The official said, “it is simply a person without a name and without an identity who was placed in complete and absolute isolation from the outside world. We don’t know if he gets visits, if he gets the rights that every detainee deserves by law and if anybody even knows he is in jail.” The IPS declined to divulge who the person jailed there is. Its spokesman, Lt. Col. Yaron Zamir, said: “The IPS does not provide information about locations and names out of security considerations.”
Mr. X. is being kept in the wing originally built in order to jail Prime Minister Rabin’s assassin, Yigal Amir. Amir was jailed in the same cell under heavy security, with security cameras in the cell until December 2006, when he was moved to the separate wing at Rimonim prison in the Sharon district. The cell in wing 15 is relatively large and, in the case of Amir, his family met him in the cell so that he would not have to be taken out during visits.

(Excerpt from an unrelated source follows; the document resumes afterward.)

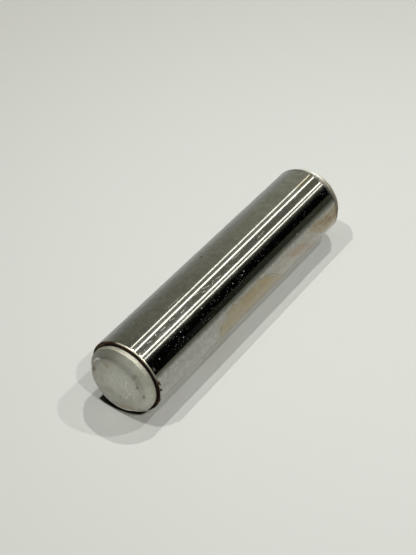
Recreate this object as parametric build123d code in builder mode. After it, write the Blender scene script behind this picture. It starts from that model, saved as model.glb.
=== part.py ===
"""Full-floating piston pin with pressed-in end plugs, in millimetres.

A ground steel tube carries the load between the connecting rod and the
piston bosses. A turned aluminium plug closes each end, and stands proud of
the tube so that soft metal, not hard steel, rubs the cylinder wall if the
pin drifts sideways. The pin stands on the flat land of its lower plug: the
origin is the centre of that land, and +Z runs up the axis of the tube.
"""

from build123d import *

import os

# ---------------------------------------------------------------- tube
pin_diameter = 23.4  # ground outside diameter, the size the bosses are bored for
tube_length = 94.6  # from end face to end face
tube_edge_radius = 0.6  # rounding of the outer edge at each end
bore_diameter = 14.3  # straight bore, end to end
bore_mouth_chamfer = 0.8  # lead-in for the plug's spigot

# ---------------------------------------------------------------- end plugs
head_diameter = 21.4  # turned side of the head
head_side_height = 1.6  # from the tube's end face to the start of the bevel
bevel_height = 2.2  # from the side up to the flat land
land_diameter = 17.4  # flat end that rubs the cylinder wall
under_edge_chamfer = 0.3  # leaves the narrow groove where head and tube meet
side_edge_radius = 0.25  # softened edge between side and bevel
land_edge_radius = 0.4  # softened edge between bevel and land
spigot_length = 12.0  # how far the plug reaches into the bore
spigot_lead = 1.0  # taper at the tip of the spigot
spigot_clearance = 0.01  # radial, so that the press fit is drawn without overlap

# ---------------------------------------------------------------- worked out
head_height = head_side_height + bevel_height
bottom_face = head_height  # height of the tube's lower end face
top_face = bottom_face + tube_length  # height of its upper end face
spigot_radius = bore_diameter / 2 - spigot_clearance

# A seat is one end face of the tube, with its normal pointing out of the tube.
upper_seat = Plane(origin=(0, 0, top_face), x_dir=(1, 0, 0), z_dir=(0, 0, 1))
lower_seat = Plane(origin=(0, 0, bottom_face), x_dir=(1, 0, 0), z_dir=(0, 0, -1))


def section_through(seat):
    """The plane through the pin's axis, drawn as radius across and height off the seat."""
    return Plane(origin=seat.origin, x_dir=seat.x_dir, z_dir=-seat.y_dir)


def ring_edges(plug, height, radius, seat):
    """The circular edge of a plug at a height off its seat and a radius from the axis."""
    return [
        edge
        for edge in plug.edges().filter_by(GeomType.CIRCLE)
        if abs(edge.radius - radius) < 1e-6
        and abs(seat.to_local_coords(edge.arc_center).Z - height) < 1e-6
    ]


def end_plug(seat):
    """One plug: a bevelled head on the tube's end face, and a spigot down the bore."""
    head_radius = head_diameter / 2
    land_radius = land_diameter / 2
    with BuildPart() as plug:
        with BuildSketch(section_through(seat)):
            with BuildLine():
                Polyline(
                    (0, -spigot_length),
                    (spigot_radius - spigot_lead / 2, -spigot_length),
                    (spigot_radius, -spigot_length + spigot_lead),
                    (spigot_radius, 0),
                    (head_radius - under_edge_chamfer, 0),
                    (head_radius, under_edge_chamfer),
                    (head_radius, head_side_height),
                    (land_radius, head_height),
                    (0, head_height),
                    close=True,
                )
            make_face()
        revolve(axis=Axis(seat.origin, seat.z_dir))
        fillet(ring_edges(plug, head_side_height, head_radius, seat), side_edge_radius)
        fillet(ring_edges(plug, head_height, land_radius, seat), land_edge_radius)
    return plug


# The tube: a thick ring drawn out to its length, rounded outside and led in inside.
with BuildPart() as pin_tube:
    with BuildSketch(Plane.XY.offset(bottom_face)):
        Circle(pin_diameter / 2)
        Circle(bore_diameter / 2, mode=Mode.SUBTRACT)
    extrude(amount=tube_length)
    end_edges = pin_tube.edges().filter_by(GeomType.CIRCLE)
    outer_edges = end_edges.filter_by(lambda edge: edge.radius > bore_diameter / 2 + 1e-6)
    mouth_edges = end_edges.filter_by(lambda edge: edge.radius < pin_diameter / 2 - 1e-6)
    fillet(outer_edges, tube_edge_radius)
    chamfer(mouth_edges, bore_mouth_chamfer)

upper_plug = end_plug(upper_seat)
lower_plug = end_plug(lower_seat)

pin_tube.part.label = "pin_tube"
upper_plug.part.label = "upper_plug"
lower_plug.part.label = "lower_plug"

os.makedirs("parts", exist_ok=True)
export_step(pin_tube.part, "parts/pin_tube.step")
export_step(upper_plug.part, "parts/upper_plug.step")
export_step(lower_plug.part, "parts/lower_plug.step")

print("overall length", round(top_face + head_height, 3))
print("ground length for the bosses", round(tube_length - 2 * tube_edge_radius, 3))
for piece in (pin_tube, upper_plug, lower_plug):
    print(piece.part.label, "volume", round(piece.part.volume, 1), "mm3")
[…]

Amnesty confirms that Vanunu is being held in Ayalon Prison.
Earlier this year, Rannie Amiri wrote on Vanunu’s “Nobel stand”:
“He [Vanunu] has written letters to us this year and last year also, where he stated explicitly that he did not want to be a candidate for the Nobel Peace Prize. The reason he gave was that Simon Peres had received the Nobel Peace Prize, and Peres he alleged was the father of the Israeli atomic bomb and he did not want to be associated with Peres in any way.” – Geir Lundestad, Director of the Norwegian Nobel Institute and Secretary of the Norwegian Nobel Committee, 24 February 2010.
For the first time in the history of the Norwegian Nobel Committee, a preemptive request to withdraw a nomination—by the nominee—was made.

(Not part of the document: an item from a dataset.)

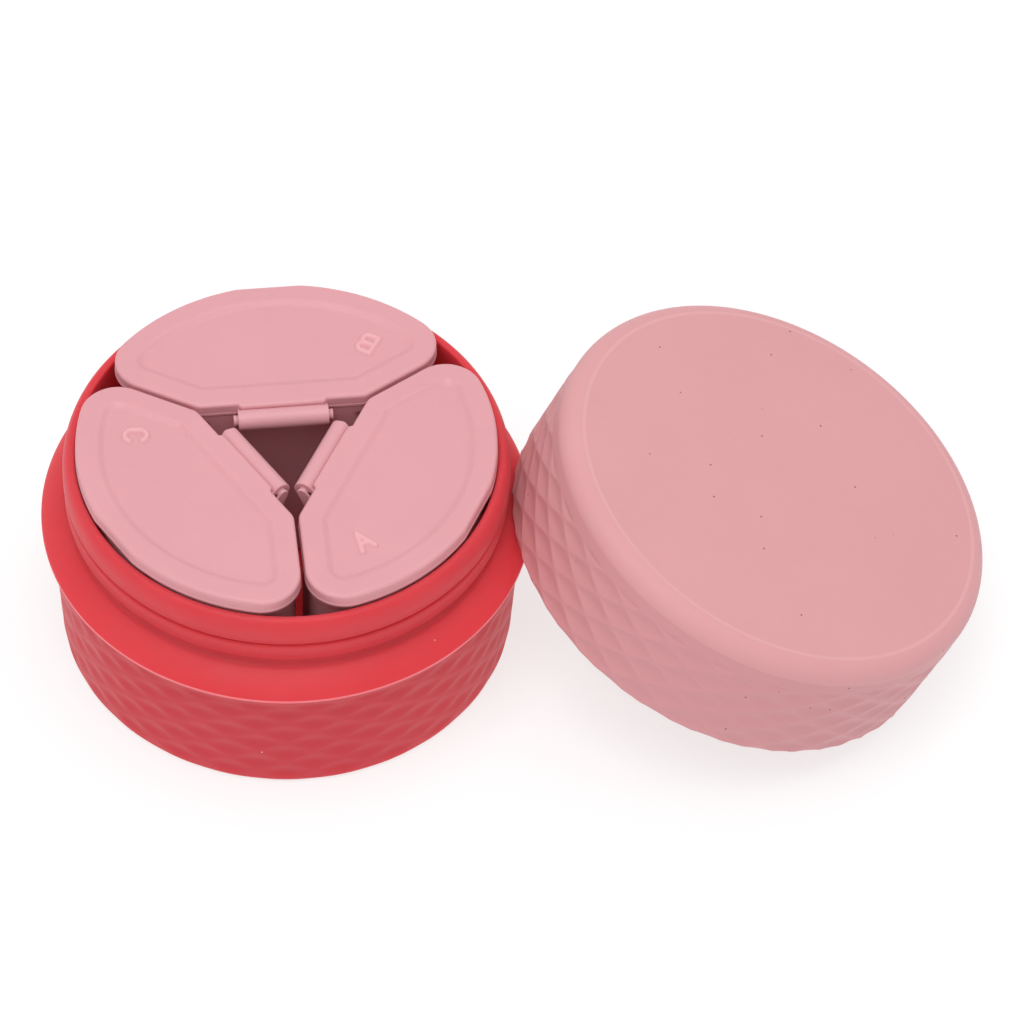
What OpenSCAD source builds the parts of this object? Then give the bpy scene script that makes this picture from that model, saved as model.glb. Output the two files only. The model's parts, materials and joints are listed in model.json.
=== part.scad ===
// Round silicone pill organizer: a cup that holds three hinged pill boxes, and a cap beside it.
// Origin: centre of the cup's bottom face. +Z is up, and +X points at the cap.

/* [Cup] */
// Radius of the cup's wall at its foot
foot_r = 32.8; // [32.5:0.1:33.2]
// Radius of the cup's wall where it starts to flare
wall_r = 33.5; // [33.2:0.1:33.8]
// Radius of the sharp edge where the shoulder starts
edge_r = 35; // [34.6:0.1:36]
// Height of that edge above the table
edge_z = 21.8; // [20:0.1:22]
// Height of the shoulder above the edge
shoulder_h = 2.7; // [2.5:0.1:3]
// Radius of the neck below its bead
neck_r = 30.7; // [30.6:0.1:31]
// Radius of the bead round the neck
bead_r = 31.5; // [31.4:0.1:31.6]
// Radius of the groove above the bead
groove_r = 31; // [30.9:0.1:31.1]
// Radius of the lip round the cup's mouth
lip_r = 31.6; // [31.5:0.1:31.6]
// Radius inside the cup
bore_r = 29.7; // [29.6:0.1:29.8]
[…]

It was revealed last week that in a letter to the Committee, Mordechai Vanunu had asked for his candidacy to be rescinded. It was unusual enough for Geir Lundestad to acknowledge that a nomination had even been received, let alone publicly disclose Vanunu’s request. But for Vanunu—a man who should have been awarded the Peace Prize long ago—it was in full keeping with the dignity, integrity and uncompromising nature of one to whom the world owes a great debt.
Mordechai Vanunu – more than just a whistleblower
Vanunu worked as a technician at Israel’s Dimona nuclear plant in the Negev Desert from 1976-1985. In a 1986 interview with The Sunday Times, he courageously exposed, for the first time, his country’s clandestine nuclear activity. A week prior to the interview’s publication, he was lured by a Mossad agent from London to Rome, where he was apprehended and whisked off to Israel. In secret proceedings, Vanunu stood trial for treason, was swiftly convicted, and sentenced to 18 years behind bars. He spent more than 11 of them in solitary confinement.

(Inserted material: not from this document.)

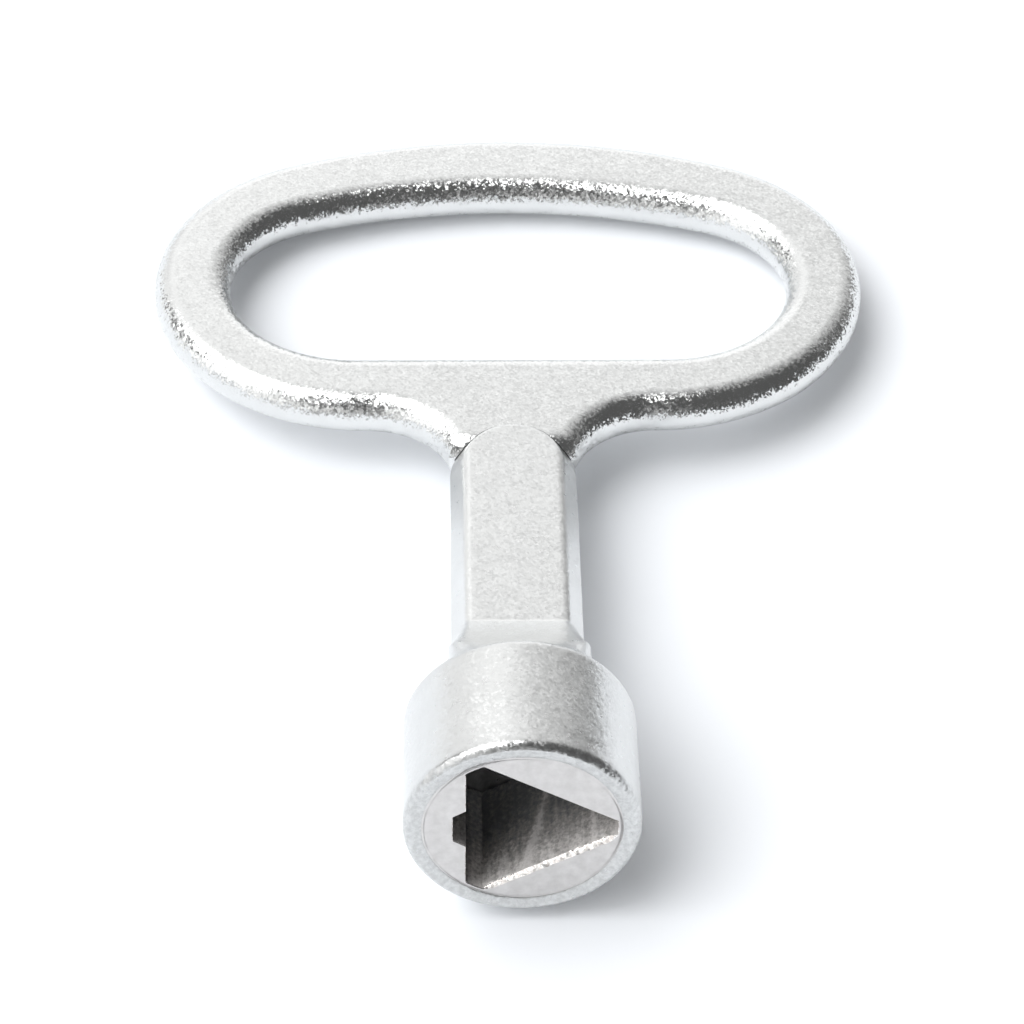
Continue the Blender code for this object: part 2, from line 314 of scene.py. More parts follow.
def arch_levels(top, edge_radius):
    """Heights of the arched end's outlines with how far a rounded top edge draws each one in."""
    upper = [(PARTING_HALF, 0.0)]
    steps = 6
    if edge_radius:
        for step in range(steps + 1):
            angle = math.radians(90.0 * step / steps)
            upper.append((top - edge_radius * (1.0 - math.sin(angle)),
                          edge_radius * (1.0 - math.cos(angle))))
    else:
        upper.append((top, 0.0))
    return [(-z, drawn) for z, drawn in reversed(upper)] + upper


def uneven(place, size, amount):
    """A small smooth offset that varies over distances of about size."""
    return amount * noise.noise(Vector(place) / size)


def make_loop():
    """The cast loop, with the seat for the stem's arched end cut into its plate."""
    hole = list(reversed(mirrored(loop_side(HOLE))))
    item = plate("loop_handle_cast", [plate_outline(), hole], EDGE_RADIUS, EDGE_RADIUS)
    for vertex in item.data.vertices:
        x, y, z = vertex.co
        vertex.co.x += uneven((x, y, 0.0), *LOOP_UNEVEN)
        vertex.co.y += uneven((x, y, OTHER_NOISE), *LOOP_UNEVEN)
    levels = arch_levels(SEAT_HALF_HEIGHT, 0.0)
    seat = loft("stem_seat", [arch_ring(z, ARCH_SEAM, SEAT_START_Y) for z, _ in levels])
    combine(item, seat, "DIFFERENCE")
    return item


def shoulder_half(y):
    """Half size of the round head and its domed shoulder at y."""
    angle = math.asin(min(1.0, (y - SHOULDER_Y) / SHOULDER_LENGTH)) if y > SHOULDER_Y else 0.0
    return HEAD_RADIUS - SHOULDER_DROP * (1.0 - math.cos(angle))


def half_width_at(y):
    """The body's half width at y: plain stem, side fillet or shoulder."""
    if y >= SIDE_FILLET_START_Y:
        return STEM_HALF_WIDTH
    if y > SIDE_FILLET_END_Y:
        run = SIDE_FILLET_START_Y - y
        return STEM_HALF_WIDTH + SIDE_FILLET_RADIUS - math.sqrt(SIDE_FILLET_RADIUS ** 2 - run ** 2)
    return shoulder_half(y)


def half_height_at(y):
    """The body's half height at y: plain stem, ramp or shoulder."""
    if y >= RAMP_START_Y:
        return STEM_HALF_HEIGHT
    if y > RAMP_END_Y:
        run = RAMP_START_Y + RAMP_RADIUS * math.sin(RAMP_SLOPE) - y
        rise = RAMP_RADIUS * math.cos(RAMP_SLOPE) - math.sqrt(RAMP_RADIUS ** 2 - run ** 2)
        return STEM_HALF_HEIGHT + rise
    return shoulder_half(y)


def faceted_ring(y):
    """Section of the stem or ramp: flat top, rounded edge, leaning side, upright parting line."""
    half_width = half_width_at(y)
    half_height = half_height_at(y)
    along = clamped((RAMP_START_Y - y) / (RAMP_START_Y - RAMP_END_Y))
    flat = STEM_FLAT_HALF + (RAMP_FLAT_HALF - STEM_FLAT_HALF) * along
    centre = Vector((flat, half_height - STEM_ROUND))
    edge = Vector((half_width, PARTING_HALF))
    run = edge - centre
    turn = math.atan2(run.y, run.x) + math.acos(STEM_ROUND / run.length)
    touch = centre + Vector((math.cos(turn), math.sin(turn))) * STEM_ROUND
    side_steps, edge_steps, top_steps = 16, 8, 10
    quarter = [edge.lerp(touch, step / side_steps) for step in range(side_steps)]
    for step in range(edge_steps):
        angle = turn + (math.pi / 2 - turn) * step / edge_steps
        quarter.append(centre + Vector((math.cos(angle), math.sin(angle))) * STEM_ROUND)
    for step in range(top_steps + 1):
        quarter.append(Vector((flat * (1.0 - step / top_steps), half_height)))
    top = quarter + [Vector((-x, z)) for x, z in reversed(quarter[:-1])]
    return top + [Vector((x, -z)) for x, z in reversed(top)]


def circle_section(y, radius):
    """A round section whose points lie in the same directions as those of the ramp's end."""
    ring = []
    for point in faceted_ring(RAMP_END_Y):
        place = point.normalized() * radius
        ring.append(Vector((place.x, y, place.y)))
    return ring


def body_section(y):
    """The faceted section, melting into a round one where the ramp runs into the shoulder."""
    half_width = half_width_at(y)
    half_height = half_height_at(y)
    merge = clamped((RAMP_MERGE_START_Y - y) / (RAMP_MERGE_START_Y - RAMP_MERGE_END_Y))
    share = merge ** RAMP_MERGE_POWER
    ring = []
    for point in faceted_ring(max(y, RAMP_END_Y)):
        way = point.normalized()
        round_radius = 1.0 / math.hypot(way.x / half_width, way.y / half_height)
        place = way * (point.length * (1.0 - share) + round_radius * share)
        ring.append(Vector((place.x, y, place.y)))
    return ring


def stations(places, spacing):
    """Every place in order, with even steps no longer than spacing between them."""
    found = [places[0]]
    for start, end in zip(places, places[1:]):
        steps = max(1, math.ceil((end - start) / spacing))
        found += [start + (end - start) * step / steps for step in range(1, steps + 1)]
    return found


def rim_profile():
    """Place along the axis and radius round the rim, from where it leaves the dished ring."""
    centre_y = RIM_Y + RIM_ROUND * math.sin(RIM_SWEEP)
    centre_radius = HEAD_RADIUS - RIM_ROUND
    steps = 14
    profile = []
    for step in range(steps + 1):
        angle = RIM_SWEEP * (1.0 - step / steps)
        profile.append((centre_y - RIM_ROUND * math.sin(angle),
                        centre_radius + RIM_ROUND * math.cos(angle)))
    return profile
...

Vanunu was released from Ashkelon’s Shikma prison in April 2004, unapologetic and unrepentant. “I am proud and happy to do what I did,” he said.
As for enduring nearly two decades of incarceration?
“I said to the Shabak [Shin Bet], the Mossad, ‘you didn’t succeed to break me, you didn’t succeed to make me crazy.’”
Conditions of his parole prohibited him from speaking with journalists, supporters, or non-Israelis of any kind. He was restricted from travelling within the country and barred altogether from leaving it.
In 2007, Vanunu was found to be in violation of his parole, in part for attempting to travel from Jerusalem to Bethlehem, and it landed him in jail for another three months. Being a convert to Christianity and an advocate for Palestinian rights did not help his case, but only served to increase the scorn heaped upon him by his countrymen.
Although the term “whistleblower” is usually appended to Vanunu’s name, the description is weak and understated. He was more like the “siren” that alerted the world to Israel’s undeclared nuclear bombs and the introduction of weapons of mass destruction to the Middle East.